There are so many forms of literacy and it’s practically impossible to just confine someone to just being literate. Although Mike Rose wasn’t getting the the proper teaching at this vocational school he learned a lot from observing his lassmates. There was a “cultural literacy” (Knoblauch, 1990, p. 4) that Rose was becoming proficient at by becoming friends with all these kids that came from all over the city. He described the kids he talked to everyday on his bus to school: There was Christy Biggars, who, at sixteen, was dealing and was, according to rumor, a pimp as well.

There were Bill Cobb and Johnny Gonzales, grease-pencil artists extraordinaire, who left Nembutal-enhanced swirls of “Cobb” and “Johnny” on the corrugated walls of the bus. And then there was Tyrrell Wilson. Tyrrell was the coolest kid I knew. He ran the dozens like a etric halfback, laid down a rap that out rhymed and outpointed Cobb, whose rap was good but not great-the curse of a moderately soulful kid trapped in white skin.

But it was Cobb who would sneak a radio onto the bus, and thus underwrote his patter with Little Richard, Fats Domino, Chuck Berry, the Coasters, and Ernie K. Doe’s mother-in-law, an awful woman who was “sent from down below. ” And so it was that Christy and Cobb and Johnny G. and Tyrrell and I and assorted others picked up along the way passed our days in the back of the bus, a funny mix brought together by geography and parental desire. (Rose, 1989, p. ) One could argue at this point he was learning more from these kids everyday than his actual teachers. In several ways cultural literacy (Knoblauch, 1990, p. 4) can be very necessary. It may not be able to provide most of the information needed in a classroom environment, but it provides an important “social cohesion” (Knoblauch, 1990, p. ).

Being culturally literate can only take you so far though. Rose talks about one of his classmates, Ted Richards (Rose, 1989, p. 3) as a kid who loved to read anything he could get his hands on and would ” have conversations with uncles or hobos or businessmen he’d meet n a coffee shop” (Rose, 1989, p. 3). Rose would go on to say, “Ted was developing into one of those rough-hewn intellectuals whose sources are a mix of the learned and the apocryphal, whose discussions are both assured and sad” (Rose, 1989. p. 3).
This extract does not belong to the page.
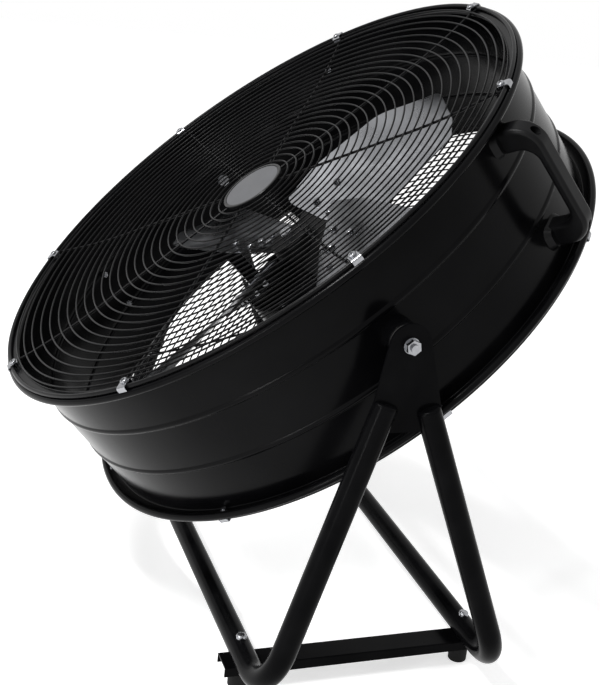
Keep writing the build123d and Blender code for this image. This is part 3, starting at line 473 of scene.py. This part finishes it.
# Black rubber of the feet: matt and softly uneven, grey where it has rubbed.
BLACK_RUBBER = Plastic(
    "black_rubber",
    "0D0D0D",
    roughness=0.72,
    spread=0.12,
    patch=12.0,
    relief=0.5,
    depth=0.05,
    ior=1.52,
    reflection=0.15,
)
# Pressed fibre of the friction discs: dark and dull.
PRESSED_FIBRE = Plastic(
    "pressed_fibre",
    "1B1A19",
    roughness=0.80,
    spread=0.10,
    patch=6.0,
    relief=0.4,
    depth=0.05,
)

NODE_FINISHES: dict[Finish, tuple[str, ...]] = {
    GLOSS_ENAMEL: (
        "drum_shell",
        "right_pivot_boss",
        "left_pivot_boss",
        "motor_shell",
        "motor_front_bell",
        "motor_rear_bell",
        "upper_motor_bar",
        "lower_motor_bar",
    ),
    TUBE_ENAMEL: (
        "front_tube",
        "rear_tube",
        "right_side_plate",
        "left_side_plate",
        "right_rail",
        "left_rail",
    ),
    WIRE_ENAMEL: ("front_guard", "rear_guard"),
    ARM_ENAMEL: ("fan_spider",),
    ROLLED_ALUMINIUM: ("blade_1", "blade_2", "blade_3", "blade_4"),
    ZINC_PLATE: (
        "guard_clips",
        "clip_screws",
        "clip_nuts",
        "handle_screws",
        "handle_nuts",
        "box_screws",
        "box_nuts",
        "pivot_bolts",
        "pivot_washers",
        "pivot_nuts",
        "motor_studs",
        "stud_nuts",
        "blade_rivets",
        "hub_set_screw",
        "tube_bolts",
        "tube_nuts",
    ),
    GROUND_STEEL: ("motor_shaft", "motor_bearings"),
    STACKED_STEEL: ("motor_stator", "motor_rotor"),
    COPPER_WIRE: ("motor_windings",),
    BADGE_PLATE: ("badge_disc",),
    BLACK_ABS: (
        "right_handle",
        "left_handle",
        "switch_box",
        "switch_box_cover",
        "cord_gland",
        "rotary_switch",
    ),
    SMOOTH_ABS: ("switch_knob", "badge_bezel"),
    WHITE_PP: ("capacitor",),
    BLACK_RUBBER: ("rubber_feet",),
    PRESSED_FIBRE: ("right_friction_disc", "left_friction_disc"),
}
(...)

It is clear that Ted was very literate in several forms of literacy, but maybe was not getting the type of schooling that he needed in order to let his thoughts and ideas flow freely. Eventually, Rose caught a bit of luck, which the majority of America does not get. After a teacher of his realized that there was a mistake on his placement tests he was placed into a college prep” (Rose, 1989, p. 4) program. It was there that Rose met a teacher named Jack MacFarland (Rose, 1989, p. 5) that changed his entire life. Jack showed an interest in his students that Rose had never seen before.
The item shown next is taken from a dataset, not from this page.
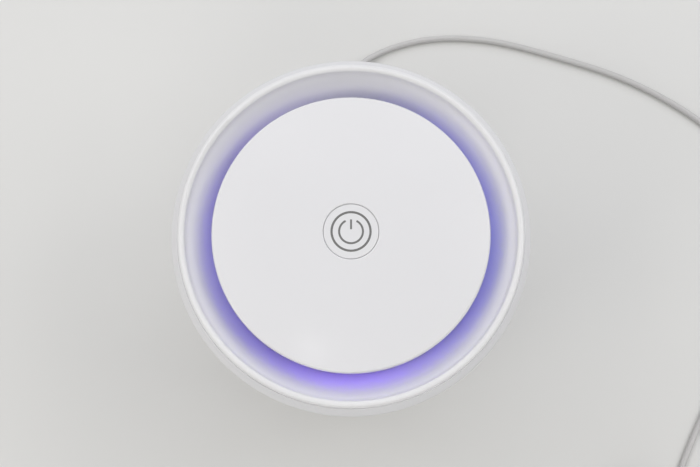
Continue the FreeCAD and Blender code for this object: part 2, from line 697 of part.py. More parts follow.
def base_cover():
    """Twist-off base: dish with a finger recess, a ring of bayonet lugs and a rib for the filter."""
    rib = FILTER_RADIUS - RIB_INSET
    hat = BASE_Z + GRIP_DEPTH
    cover = turned([
        (side(BASE_Z), BASE_Z, COVER_ROUND),
        (side(COVER_TOP), COVER_TOP),
        (inner(COVER_TOP), COVER_TOP),
        (inner(COVER_FLOOR), COVER_FLOOR, 0.8),
        (BAYONET_RING, COVER_FLOOR),
        (BAYONET_RING, LUG_TOP),
        (BAYONET_RING - WALL, LUG_TOP),
        (BAYONET_RING - WALL, COVER_FLOOR),
        (rib, COVER_FLOOR),
        (rib, COVER_FLOOR + FILTER_RIB),
        (rib - RIB_WIDTH, COVER_FLOOR + FILTER_RIB),
        (rib - RIB_WIDTH, COVER_FLOOR),
        (GRIP_RADIUS, COVER_FLOOR, 1.0),
        (GRIP_RADIUS, hat + WALL, 3.0),
        (0, hat + WALL),
        (0, hat),
        (GRIP_RADIUS - WALL, hat, 1.5),
        (GRIP_RADIUS - WALL, BASE_Z, 1.0),
    ])
    lug = turned([
        (BAYONET_RING - OVER, LUG_LOW),
        (inner(LUG_LOW) - FACE_GAP, LUG_LOW),
        (inner(LUG_LOW) - FACE_GAP, LUG_TOP),
        (BAYONET_RING - OVER, LUG_TOP),
    ], LUG_ANGLE, -LUG_ANGLE / 2)
    bar = block((GRIP_BAR, 2 * GRIP_RADIUS, GRIP_DEPTH), (0, 0, BASE_Z + GRIP_DEPTH / 2))
    bar = bar.common(post(GRIP_RADIUS - WALL / 2, BASE_Z + GRIP_BAR_RISE, hat + OVER))
    cover = joined(cover, [bar] + around(lug, LUG_COUNT))
    recess = post(FOOT_RADIUS + HOLE_GAP, BASE_Z - OVER, BASE_Z + FOOT_SINK, FILTER_RADIUS)
    return cover.cut(around(recess, FOOT_COUNT, between(FOOT_COUNT)))


def foot_pads():
    """Rubber pads sunk into the base."""
    pad = turned([
        (0, 0),
        (FOOT_RADIUS, 0, 0.8),
        (FOOT_RADIUS, FOOT_HEIGHT + FOOT_SINK),
        (0, FOOT_HEIGHT + FOOT_SINK),
    ])
    pad.translate(V(FILTER_RADIUS, 0, 0))
    return Part.makeCompound(around(pad, FOOT_COUNT, between(FOOT_COUNT)))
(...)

Rose became immersed in knowledge, he couldn’t get enough. Macfarland even would meet with this students outside of class at his apartment or coffee shops (Rose, 1989, p. 6). This goes to show that America’s educational system for those at the bottom of the economic spectrum need more teachers that actually love doing what they do and having a care for their students. The kids that Rose describes in the vocational program obviously aren’t getting the proper schooling that they need in order to be truly successful, but that doesn’t mean “sponsors of literacy” (Brandt, 1999) aren’t available to them.

These sponsors (Brandt, 1999) are everywhere, they could be available at the library in books, magazines, and even movies. The most important sponsors (Brandt, 1999) though are the teachers because they are the ones that get these students to think rhetorically and in turn take in the knowledge that they need. The students aren’t the only one’s that stand to gain something rom a good education either. A good teacher sees their hard work first hand when their students end up accomplishing their goals.

The reward for these teachers shouldn’t be anything of financial gain, but of a mental reward which is the “reciprocal relationship” between a student and a teacher(Brandt, 1999). In today’s social climate there are so many issues that face America and the rest of the world today, but one could argue that the biggest issue that faces us today is America’s public education system. It can’t be ignored any longer, America has deep problems within the lower class and the inability for these ids to get the proper teaching. For a change to happen it needs to happen from the top.

Americans need politicians and those who hold the most literacy and power to make their agenda about helping those at the bottom. It is also required for much of America to become “critically literate” (Knoblauch, 1990, p. 6) which means the citizens have to oppose the fundamental workings of America as a society, but those who have all the power don’t want that. The change has got to happen so these youth can have a chance. These young people are going to be running the country someday and it’s time to start acting like it.